To be fair, we clearly weren't the only ones who had ever had the idea, as indicated by the litter along the riverbed.  Every once in a while, sure that we were deep in the woods and far from the path, we would come across the remains of a campfire and broken beer bottles, where other less environmentally-minded adventures had trailblazed and hung out some time before.  J did her best to keep up with us scrambling up the side of the mountain, although I am pretty sure every few dozen steps she was wondering how exactly she had gotten here, with us. Specifically, with me.

Eventually we made it to a clearing with a wonderful view.  It reminded me of the hills in Barcelona.


Turning away from the lookout point, I found myself face to face for the first time with that blue neon cross I've always seen lit at night on the hill. I had never seen it up close before.  It wasn't lit, possibly because it was daytime, or possibly because the Quebecois no longer feel a religious compulsion to light up this neon cross like a store sign, what with the rest of the city preoccupied with students that have been protesting for over a hundred days now. For us, it was time to hike back down the mountain, this time following the proper path.


Later on, once I recovered from the effects that inevitably come from chugging warm chocolate milk on a hot summer hike, I went for brunch in the trendy Mile End neighbourhood with my friends Stephanie and Eunice. Eunice was visiting from Waterloo. By day, Steph conducts research on fertility by working on white mice, a task that is only slightly hampered by her phobia of mice.  By night, Steph plays violin for a Haitian hiphop band. Doesn't everybody in Mile End?


The restaurant Steph took us to was called Lawrence, one of those hip brunch places where the barristas are white girls with random braids and visible bra straps who draw intricate flowers in your coffee, but that's only if you make it past the handsome man in a v-cut shirt looking an awful lot like Ryan Gosling who takes your name at the front door and tells you that there are ten pages of tables ahead of you. But it's okay, because this is Montreal, where you have to wait for everything that is good, and usually the food is worth the ten-page wait.
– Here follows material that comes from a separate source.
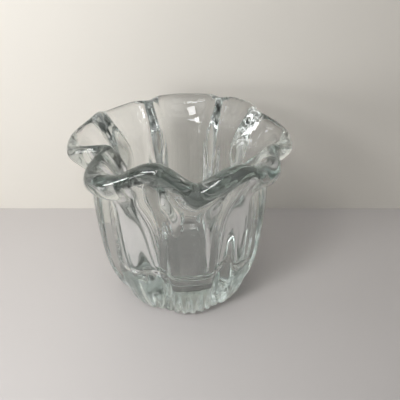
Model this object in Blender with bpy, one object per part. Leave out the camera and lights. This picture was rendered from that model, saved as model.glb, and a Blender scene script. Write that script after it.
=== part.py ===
"""Lobed crystal vase, modelled as one solid piece of thick clear glass.

The wall is one closed skin: flat underside, foot edge, fluted outer wall,
flared and rounded lip, fluted inner wall and dished cavity floor.  Eight broad
lobes alternate with eight narrower grooves, and each groove stands as a rib
inside.  The piece was worked hot by hand, so each lobe and each groove has its
own bearing, reach and droop.

Metres, +Z up.  The origin is on the vase axis at the underside.  A bearing is
an angle in degrees around +Z that starts at the front (-Y) and grows towards +X.
"""
import math

import bmesh
import bpy

# ---------------------------------------------------------------- dimensions
MM = 0.001

RIM_RADIUS = 85.0 * MM        # every other length below is a multiple of this
FLOOR_HEIGHT = 0.252          # solid glass under the cavity
LIP_RADIUS = 0.105            # half thickness of the rounded lip where it is full
LIP_LOBE = (0.975, 1.700)     # lip centre at an average lobe: reach, height
LIP_GROOVE = (0.830, 1.785)   # lip centre at an average groove
GROOVE_FLARE = 75.9           # how steeply the lip points up at a groove, degrees

AROUND = 120                  # facets around the vase
STEPS_PER_SPAN = 2            # rows of facets for each span of the wall curve

# Stations of the wall section, up the outside and down the inside:
# reach at a lobe, height at a lobe, reach at a groove, height at a groove,
# how narrow the groove is there (1 = an even wave, more = a narrow groove),
# and how much of each lobe's own lip reach and lip height the station takes.
OUTER_WALL = (
    (0.546, 0.000, 0.555, 0.000, 1.8, 0.00),     # edge of the flat underside
    (0.632, 0.000, 0.610, 0.000, 2.4, 0.00),
    (0.679, 0.050, 0.615, 0.050, 3.4, 0.00),     # rolled foot edge
    (0.711, 0.140, 0.603, 0.135, 4.2, 0.00),
    (0.761, 0.290, 0.608, 0.270, 5.0, 0.00),
    (0.796, 0.520, 0.623, 0.500, 5.5, 0.00),     # belly of the lobes
    (0.816, 0.800, 0.638, 0.800, 5.5, 0.00),
    (0.830, 1.100, 0.653, 1.120, 5.5, 0.05),
    (0.834, 1.340, 0.727, 1.380, 5.5, 0.25),     # waist under the flare
    (0.865, 1.510, 0.782, 1.580, 5.5, 0.65),
)
LIP_TURN = (-105.0, -50.0, 0.0, 50.0, 105.0)     # stations around the lip, degrees
INNER_WALL = (
    (0.754, 1.580, 0.580, 1.620, 3.0, 0.60),
    (0.684, 1.400, 0.510, 1.420, 3.0, 0.25),
    (0.644, 1.150, 0.565, 1.150, 3.0, 0.05),
    (0.619, 0.850, 0.545, 0.850, 3.0, 0.00),
    (0.579, 0.600, 0.525, 0.600, 3.0, 0.00),
    (0.531, 0.410, 0.523, 0.410, 2.5, 0.00),     # round corner of the cavity floor
    (0.438, 0.290, 0.408, 0.290, 1.4, 0.00),
    (0.180, FLOOR_HEIGHT, 0.170, FLOOR_HEIGHT, 1.0, 0.00),
    (0.000, FLOOR_HEIGHT, 0.000, FLOOR_HEIGHT, 1.0, 0.00),
)

# The lobes as they were pulled: bearing at the lip, bearing in the body, lip
# reach, lip height, extra reach of the belly, thickness of the lip as a share
# of the full one, and how steeply the lip points up, in degrees.
LOBES = (
    (9.0, 6.0, 0.896, 1.632, -0.012, 1.08, 73.1),
    (49.6, 49.5, 0.929, 1.670, -0.026, 1.00, 73.1),
    (84.7, 87.0, 0.922, 1.691, 0.002, 0.90, 73.1),
    (140.7, 140.6, 0.894, 1.740, 0.000, 0.80, 50.0),
    (181.1, 181.1, 0.948, 1.700, 0.000, 0.80, 50.0),
    (226.3, 226.8, 0.892, 1.701, 0.000, 0.80, 50.0),
    (280.1, 275.0, 0.978, 1.709, 0.085, 0.80, 45.0),
    (321.7, 315.7, 1.006, 1.691, 0.002, 1.00, 33.2),
)
# The grooves as they were pressed: bearing at the lip, bearing in the body, lip
# reach, lip height, how far the body groove is filled out, narrowness of the
# body groove against the table above, narrowness at the lip, and thickness of
# the lip as a share of the full one.
GROOVES = (
    (29.8, 29.8, 0.918, 1.793, 0.00, 1.00, 0.70, 0.74),
    (67.5, 66.8, 0.841, 1.705, 0.00, 1.00, 1.50, 0.74),
    (115.5, 115.7, 0.775, 1.756, 0.00, 1.00, 3.80, 0.89),
    (154.2, 154.0, 0.820, 1.729, 0.00, 1.00, 3.80, 0.89),
    (208.4, 208.1, 0.775, 1.718, 0.00, 1.00, 3.80, 0.89),
    (253.9, 253.3, 0.838, 1.776, 0.00, 1.00, 3.80, 0.89),
    (301.0, 300.0, 0.757, 1.756, 0.60, 1.00, 2.00, 0.74),
    (347.9, 342.0, 0.891, 1.851, 0.00, 0.80, 0.70, 0.74),
)

CLEAR_GLASS = (0.80, 0.85, 0.83, 1.0)


# ------------------------------------------------------------------ geometry
def closed_spline(xs, ys, period, rise):
    """Smooth curve through (xs, ys) that repeats every period and rises by rise."""
    n = len(xs)
    step = [(xs[(i + 1) % n] - xs[i]) % period for i in range(n)]
    slope = [((ys[(i + 1) % n] - ys[i]) + (rise if i == n - 1 else 0.0)) / step[i]
             for i in range(n)]
    tangent = list(slope)
    for _ in range(200):                       # settles the tangents evenly
        for i in range(n):
            before, after = step[i - 1], step[i]
            target = 3.0 * (after * slope[i - 1] + before * slope[i])
            target -= after * tangent[i - 1] + before * tangent[(i + 1) % n]
            tangent[i] = target / (2.0 * (before + after))

    def value(x):
        turns, along = divmod(x - xs[0], period)
        i = 0
        while i < n - 1 and along >= step[i]:
            along -= step[i]
            i += 1
        t = along / step[i]
        y0 = ys[i]
        y1 = ys[(i + 1) % n] + (rise if i == n - 1 else 0.0)
        m0, m1 = tangent[i] * step[i], tangent[(i + 1) % n] * step[i]
        return ((2 * t ** 3 - 3 * t ** 2 + 1) * y0 + (t ** 3 - 2 * t ** 2 + t) * m0
                + (3 * t ** 2 - 2 * t ** 3) * y1 + (t ** 3 - t ** 2) * m1
                + turns * rise)

    return value


def ease(rows, at, column, bearing):
    """Cosine blend of one column between the rows on either side of a bearing."""
    values = sorted((row[at], row[column]) for row in rows)
    n = len(values)
    for i in range(n):
        start, first = values[i]
        end, second = values[(i + 1) % n]
        width = (end - start) % 360.0
        along = (bearing - start) % 360.0
        if along < width:
            t = 0.5 - 0.5 * math.cos(math.pi * along / width)
            return first + (second - first) * t
    return values[0][1]


def wave_phase(at):
    """Bearing to phase of the wave: 0, 45, ... at the lobes, halfway at the grooves."""
    marks = sorted([(row[at], 0) for row in LOBES] + [(row[at], 1) for row in GROOVES])
    start = 22.5 if marks[0][1] else 0.0
    return closed_spline([m[0] for m in marks],
                         [start + 22.5 * i for i in range(len(marks))], 360.0, 360.0)


def wall_table():
    """Every station of the section in order; the lip ones carry their turn."""
    table = [(*row, None) for row in OUTER_WALL]
    table += [(*LIP_LOBE, *LIP_GROOVE, 1.0, 1.0, turn) for turn in LIP_TURN]
    return table + [(*row, None) for row in INNER_WALL]


def wall_stations(bearing, at_lip, in_body, table):
    """The stations of the section at one bearing, as (radius, height) pairs."""
    reach, height = ease(LOBES, 0, 2, bearing), ease(LOBES, 0, 3, bearing)
    thick_top, flare = ease(LOBES, 0, 5, bearing), ease(LOBES, 0, 6, bearing)
    swell = ease(LOBES, 1, 4, bearing)
    dip_reach, dip_height = ease(GROOVES, 0, 2, bearing), ease(GROOVES, 0, 3, bearing)
    lip_narrow, thick_dip = ease(GROOVES, 0, 6, bearing), ease(GROOVES, 0, 7, bearing)
    fill, body_narrow = ease(GROOVES, 1, 4, bearing), ease(GROOVES, 1, 5, bearing)
    # control radius that makes the smooth curve LIP_RADIUS thick at the tip
    control = LIP_RADIUS * 3.0 / (2.0 + math.cos(math.radians(LIP_TURN[3])))
    out = []
    for lobe_r, lobe_z, groove_r, groove_z, narrow, share, turn in table:
        phase = (1.0 - share) * in_body(bearing) + share * at_lip(bearing)
        crest = 0.5 + 0.5 * math.cos(math.radians(8.0 * phase))
        w = 1.0 - (1.0 - crest) ** ((1.0 - share) * narrow * body_narrow
                                    + share * lip_narrow)
        filled = (1.0 - share) * fill
        groove_r += filled * (lobe_r - groove_r)
        groove_z += filled * (lobe_z - groove_z)
        if lobe_r > 0.3:
            swell_here = (1.0 - share) * swell * min(1.0, lobe_r / 0.8)
        else:
            swell_here = 0.0
        lobe_r += share * (reach - LIP_LOBE[0]) + swell_here
        lobe_z += share * (height - LIP_LOBE[1])
        groove_r += share * (dip_reach - LIP_GROOVE[0])
        groove_z += share * (dip_height - LIP_GROOVE[1])
        r = groove_r + w * (lobe_r - groove_r)
        z = groove_z + w * (lobe_z - groove_z)
        if turn is not None:
            lean = math.radians(GROOVE_FLARE + w * (flare - GROOVE_FLARE) + turn)
            thick = thick_dip + w * (thick_top - thick_dip)
            r += control * thick * math.cos(lean)
            z += control * thick * math.sin(lean)
        out.append((r, z))
    return out


def section_point(stations, s):
    """Point of the smooth section curve (clamped cubic B-spline) at s from 0 to 1."""
    n, degree = len(stations), 3
    knots = ([0.0] * degree + [i / (n - degree) for i in range(n - degree + 1)]
             + [1.0] * degree)
    span = min(int(s * (n - degree)), n - degree - 1) + degree
    work = [list(stations[span - degree + j]) for j in range(degree + 1)]
    for level in range(1, degree + 1):
        for j in range(degree, level - 1, -1):
            low = knots[span - degree + j]
            high = knots[span + 1 + j - level]
            a = (s - low) / (high - low)
            for axis in (0, 1):
                work[j][axis] = (1.0 - a) * work[j - 1][axis] + a * work[j][axis]
    return work[degree]


def vase_mesh(name):
    at_lip, in_body, table = wave_phase(0), wave_phase(1), wall_table()
    rows = STEPS_PER_SPAN * (len(table) - 3)
    bm = bmesh.new()
    columns = []
    for k in range(AROUND):
        bearing = 360.0 * k / AROUND
        stations = wall_stations(bearing, at_lip, in_body, table)
        turn = math.radians(bearing)
        column = []
        for j in range(rows):                  # the last row is the floor centre
            r, z = section_point(stations, j / rows)
            r, z = r * RIM_RADIUS, z * RIM_RADIUS
            column.append(bm.verts.new((r * math.sin(turn), -r * math.cos(turn),
                                        0.0 if j == 0 else z)))
        columns.append(column)
    underside = bm.verts.new((0.0, 0.0, 0.0))
    floor = bm.verts.new((0.0, 0.0, FLOOR_HEIGHT * RIM_RADIUS))
    for k in range(AROUND):
        here, after = columns[k], columns[(k + 1) % AROUND]
        bm.faces.new((underside, after[0], here[0]))
        for j in range(rows - 1):
            bm.faces.new((here[j], after[j], after[j + 1], here[j + 1]))
        bm.faces.new((here[rows - 1], after[rows - 1], floor))
    bmesh.ops.triangulate(bm, faces=bm.faces[:])
    mesh = bpy.data.meshes.new(name)
    bm.to_mesh(mesh)
    bm.free()
    return mesh


def clear_glass(name):
    material = bpy.data.materials.new(name)
    material.use_nodes = True
    shader = material.node_tree.nodes["Principled BSDF"]
    shader.inputs["Base Color"].default_value = CLEAR_GLASS
    shader.inputs["Roughness"].default_value = 0.03
    shader.inputs["Metallic"].default_value = 0.0
    return material


# --------------------------------------------------------------------- build
for item in list(bpy.data.objects):
    bpy.data.objects.remove(item, do_unlink=True)

vase = bpy.data.objects.new("vase", vase_mesh("vase"))
bpy.context.scene.collection.objects.link(vase)
vase.data.materials.append(clear_glass("clear_glass"))
vase.data.shade_smooth()
vase.data.set_sharp_from_angle(angle=math.radians(40.0))
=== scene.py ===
"""Lobed crystal vase on a pale table in front of a pale wall."""
import math

import bpy
import numpy as np
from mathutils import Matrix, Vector


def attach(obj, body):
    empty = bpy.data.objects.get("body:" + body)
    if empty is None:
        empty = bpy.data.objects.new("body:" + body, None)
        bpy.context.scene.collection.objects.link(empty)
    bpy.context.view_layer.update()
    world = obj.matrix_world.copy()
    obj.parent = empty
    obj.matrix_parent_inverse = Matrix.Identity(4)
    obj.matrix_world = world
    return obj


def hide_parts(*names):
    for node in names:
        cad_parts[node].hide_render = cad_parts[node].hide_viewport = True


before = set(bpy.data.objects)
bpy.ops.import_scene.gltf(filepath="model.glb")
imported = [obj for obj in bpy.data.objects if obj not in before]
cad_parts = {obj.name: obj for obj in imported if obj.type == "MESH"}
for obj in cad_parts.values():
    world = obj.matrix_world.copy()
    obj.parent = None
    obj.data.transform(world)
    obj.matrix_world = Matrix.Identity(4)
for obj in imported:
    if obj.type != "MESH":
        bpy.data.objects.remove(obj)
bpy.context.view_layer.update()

# ------------------------------------------------------------ vase dimensions
RIM_RADIUS = 0.085            # metres; every other length is a multiple of this
FLOOR_HEIGHT = 0.252          # solid glass under the cavity
LIP_RADIUS = 0.105            # half thickness of the rounded lip where it is full
LIP_LOBE = (0.975, 1.700)     # lip centre at an average lobe: reach, height
LIP_GROOVE = (0.830, 1.785)   # lip centre at an average groove
GROOVE_FLARE = 75.9           # how steeply the lip points up at a groove, degrees
FOOT_RIPPLES = 45             # fine upright ripples, spaced as if all around the foot
RIPPLE_DEPTH = 0.058
RIPPLED = (0.0, 0.20, 1.0, 1.1, 0.2)     # their share at each station from the foot up
RIPPLE_BEARINGS = (8.0, 22.0, 42.0)      # middle of the rippled stretch, full and faded half width
RING_SPACING = 0.110          # faint rings left where the glass cooled on the plunger
RING_RELIEF = 0.0021          # metres
STREAKED = (0.056, 0.046, 0.120)         # middle of the streaked patch, metres

AROUND = 480                  # facets around the vase
STEPS_PER_SPAN = 8            # rows of facets for each span of the wall curve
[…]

you can order a mimosa to make the waiting not so bad

or you can have bagels as an aperatif over at the Fairmount Bagels around the corner. except that place also has a line up out the door, down the stairs, and wrapped around the building.

my meal: pancakes, goat cheese, blueberries, syrup, and bacon as thick as a longshoreman's arm, but more delicious than a longshoreman's arm. Notice the mimosa is now empty

By the time I finished my pancakes, which were so thick they were more like scones, I had sweated through my whole shirt.  It was as hot here as anywhere else in the city.  I'd seen a Bikram Yoga studio down the street, and I had no idea who would do hot yoga here. The entire city was like a hot yoga session.  But I was feeling good, mainly because my stomach was full, full of bacon and not warm milk.